All I'll say is this, and really it's what it boils down to. Regardless of if you think she was in the right or the wrong, she is a developer evangelist. That means she goes around and tries to get companies to pick up her product. After all this, I wouldn't get near her with a 40 foot pole. God forbid I slip and say something that get's misconstrued and I or my company gets dragged through the mud. With that being said, I feel like she's lost the ability to do her job. If she's an evangelist and the people she's supposed to be evangelizing don't want to be around her, where does that leave her or Sendgrid?
I don't want to live in a world where her actions are right so I will stick with them being wrong, childish and immature.

She clearly broke the PyCon rules with her public shaming as well. I hope they don't invite her back.

Can you say sexual harassment lawsuit? LOL. This woman is bad news.

This is exactly the type of attitude that perpetuates the idea that a woman should not say or do anything if uncomfortable.

see: https://twitter.com/jackdanger/status/314604363614134272

Definitely not. She's clearly in the abuser position and her reaction was disproportionate and inconsiderate, to the like of baseless sexual harassment lawsuits we've all heard about.

I'd even go an extra step and say IMHO what she did was misplaced sexism as she misinterpreted and misrepresented the situation and would probably not have done anything if women were making the same dongle joke.

I don't think she shouldn't have said anything. But taking it to the Internet without talking to the guys was her choice.

If someone is making you uncomfortable, you say something. You don't go nuclear just because someone else, somewhere else called you a whore.

This woman is bad news, and she's making all women look bad.

Option 1 - Hire a guy Option 2 - Hire a woman, and out of nowhere she'll cause me trouble with some random harassment charge.

Harassment is a SERIOUS offense. If everything becomes harassment then it stops being serious and it becomes a reason to not hire women.

How many men have caused a stir on a conference over sexism? EVERY single woman so far behaved correctly, in every single conference?

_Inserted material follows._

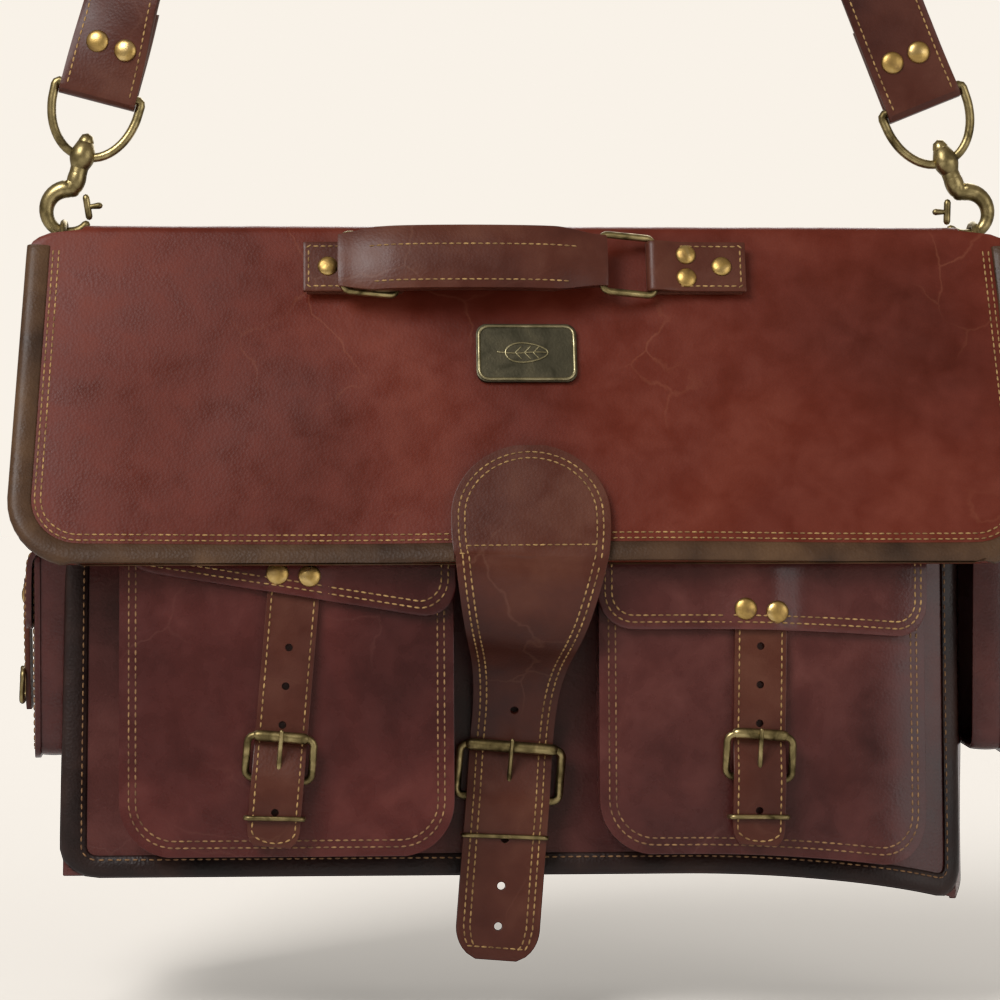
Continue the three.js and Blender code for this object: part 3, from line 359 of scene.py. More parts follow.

Or is it the fact that when women misbehave men laugh it off (cause it's cool, right? She made a pass at me, right? right?) and women get on a stupid crusade over ANYTHING and EVERYTHING???

Not anymore!
She NEVER had to take a joke. The joke wasn't directed at her and she wasn't part of the group talking.

She OVERHEARD them talking. Completely different matter.

I, for one, am offended when people eavesdrop me.

Was about to reply with the exact sentiment. She should mind her own business.
They were sitting in the middle of a packed conference hall. It was not a private conversation.
In case you still don't understand why she did what she did: http://www.youtube.com/watch?v=gBVuAGFcGKY
I find this idea that, just because you are in a public place, you cannot act privately, rather hilarious. Granted, it would be stupid to say something secret you wouldn't want broadcast to the world, in the middle of a crowd, while someone is speaking...but is it really unreasonable to expect to be left alone when all you want to do, is to turn your head to your coworker, and say some sort of wisecrack?

I have been to many conferences, and have, many times, told something to someone that I thought might have been funny. While I don't think I have ever said something that I would think was harmful I nonetheless have said things that I would be embarrassed of they went "public", because I simply would not have wanted to be the focus of the attention.

I have read Adrian's blogpost, and she doesn't give enough detail for me to know just what it was about the comments that was offensive. Whether they were or not, I don't think it's unreasonable to expect that the two developers were expecting their conversation to be quasi-private.

They were sitting several feet away, behind her, in chairs facing toward her. How could she not hear what they were saying?

You've never wished the people behind you in a movie theater would hush up?